O amor tem um outro caráter: qualquer que seja sua devoção e atividade, ele é obediência. Não pode haver uma vontade justa em uma criatura, pois justiça em uma criatura é obediência. Adão caiu, tendo uma vontade independente de Deus. Cristo veio para fazer a vontade d’Aquele que O enviou, e, em Sua mais elevada devoção, Seu caminho era o da obediência. “Se aproxima o príncipe deste mundo e nada tem em Mim.
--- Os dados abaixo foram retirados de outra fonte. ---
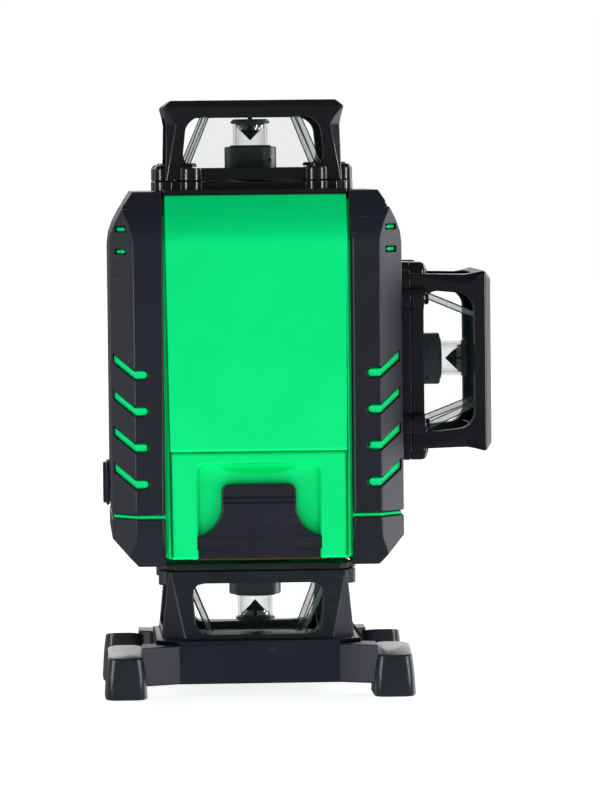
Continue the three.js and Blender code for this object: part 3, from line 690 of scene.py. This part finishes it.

Mas é para que o mundo saiba que Eu amo o Pai e que faço como o Pai Me mandou”. Isso tanto dirige em devoção como nos mantém tranquilos e humildes.

Nossa conclusão, então, é uma devoção simples, indivisa a Cristo; Cristo, o único Objeto, quaisquer que sejam os deveres aos quais esse motivo possa levar à fidelidade; não conformidade com o mundo que O rejeitou; uma brilhante esperança celestial conectando-se com Cristo em glória, que virá e nos receberá para Si mesmo e nos fará semelhantes a Ele, para que sejamos como homens que esperam por seu Senhor; Seu amor nos constrangendo, em todas as coisas se importando com o que Ele Se importa, Cristo crucificado e Cristo diante de nós como nossa esperança, os centros em torno dos quais toda a nossa vida gira.